The most traditional set of Mala Counter have a Bell and Dorje at the end. You can pick one side to count the 100’s and the other side to count the 1000’s. My personal preference is to count hundreds on the Dorje side and thousands on the Bell side.

Each set of Mala Counters can count up to ten thousand mantras. At that point you can reset the Mala Counters and begin working on your next set for that mantra or start another. The use of a Bhum Counter will help you track tens of thousands of mantras.

Bhum Counters
Bhum Counters are small “clips” which are used between the beads on your mala to count large amounts of mantras. Sometimes called “million marker” counters, these clips can be used for tracking tens of thousands, hundreds of thousands, and millions of mantras. Starting at the Guru Bead and working in one direction move the Bhum Counter one bead for every ten thousand mantras. When the Bhum Counter has moved all the way around the Mala you have accomplised over one million mantras.

Traditional Mala Counters can count up to ten thousand. After this is accomplished you can use a Bhum Counter to track and keep count of each set of ten thousand.
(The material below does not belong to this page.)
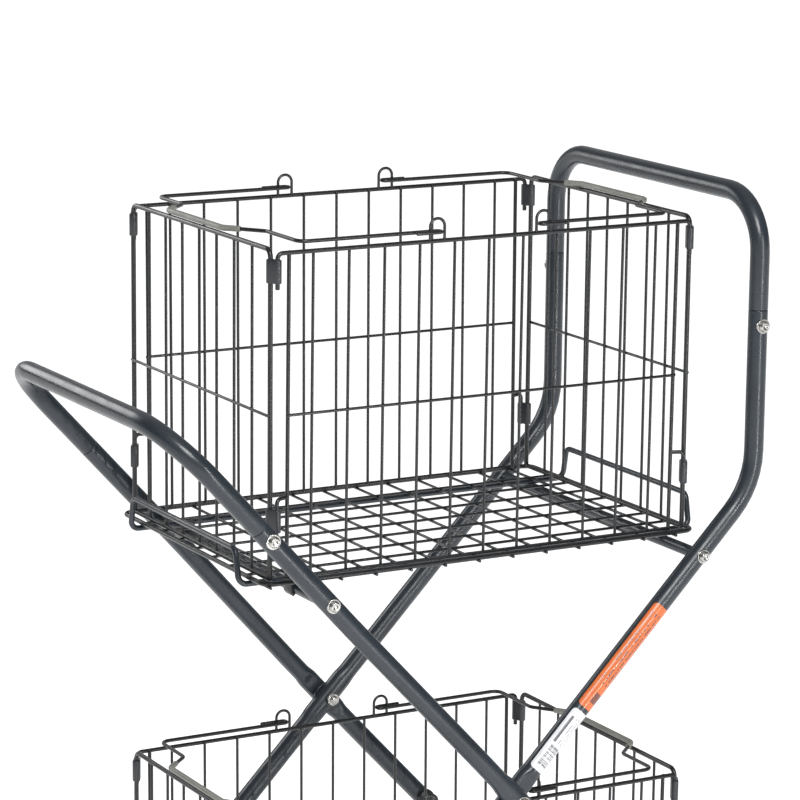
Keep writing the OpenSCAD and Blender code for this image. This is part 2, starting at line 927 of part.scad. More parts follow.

Each time you accomplish ten thousand mantras you can move the Bhum Counter one more bead. Additionally you can pair-up Bhum Counters for tracking and counting millions of mantras. This is done buy using one Bhum Counter for marking ten thousand and another for marking one million mantras.

108 Bead Buddhist Malas
The word mala means “garland” or rosary in Sanskrit. Prayer beads have been used by practitioners from many disciplines for thousands of years. Buddha himself recommended the mantra mala practice as a path to enlightenment for ordinary people. Malas are employed to count mantra recitations and to focus one’s awareness and concentration during practice. Counting mantras occupies the hand (body), reciting mantra occupies the voice (speech) and visualization of the deity occupies the mind. By focusing these three aspects of ourselves onto the practice at once, the benefits are multiplied and the merit accumulates.

The most common set of Buddhist Prayer Beads or Malas are numbered at 108 beads not counting the Guru Bead. However, malas of smaller numbers of beads are also used depending on need or preference. Malas numbering 9, 18, 27, and 54 beads can be used in a similar way.